Did he have a great voice? He probably did, though of course he came under fire for ‘prostituting’ himself by singing increasing amounts of light music. Most of the recordings here are from the 30s and 40s, when he was arguably past his vocal peak. In Mädchen mein Mädchen from 1928, though, you can hear a voice with an undeniably heroic ring to it. As he progressed through his later career, he had to learn to handle the higher reaches of his voice, so that he tends either to hector or go into a soft falsetto – which he of course does supremely beautifully.

He had a striking stylistic range, as you can readily hear even on this issue devoted to lighter numbers. The delicacy of the lovely Serenade from ‘Frascita’, for example, is in marked contrast with the aching nostalgia of a song like ‘One day when we were young’. In fact, nostalgia is, quite naturally, the staple coinage of this issue, but there is a particular poignancy in the person of this Austrian singer so vastly popular in the English-speaking world in the pre-World War II years. In fact he settled in England in 1938 and became a British citizen in 1940, and it’s probable that his career would have easily survived the war; but sadly he died prematurely in 1948.

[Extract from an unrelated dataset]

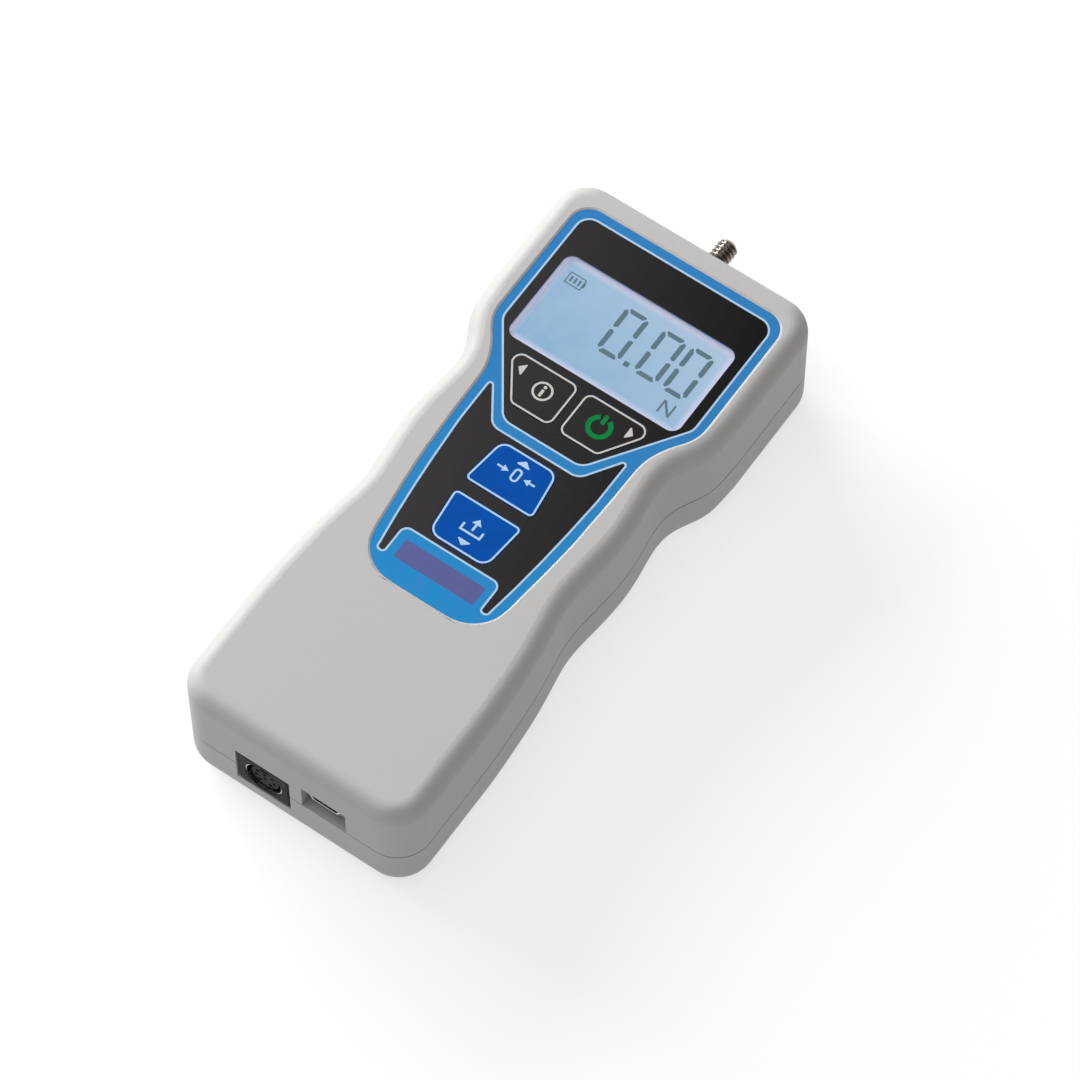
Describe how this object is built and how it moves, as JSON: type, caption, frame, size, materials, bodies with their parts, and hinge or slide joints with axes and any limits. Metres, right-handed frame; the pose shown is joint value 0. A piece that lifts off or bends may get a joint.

One aspect of Tauber I was not aware of was his work as a composer. The most successful of his operettas was Old Chelsea, from which there are two songs here. In particular, My heart and I is a very celebrated song, and, though Tauber’s voice is undoubtedly showing its age in this 1943 recording, he seems to sing it with a special passion.

If you already know and love Tauber’s singing, this CD will probably send you into raptures. If you don’t, do try it, and keep a box of Kleenex handy. Most of these very old recordings wear their age very well, and create no serious barrier to the enjoyment of the art of this great stylist.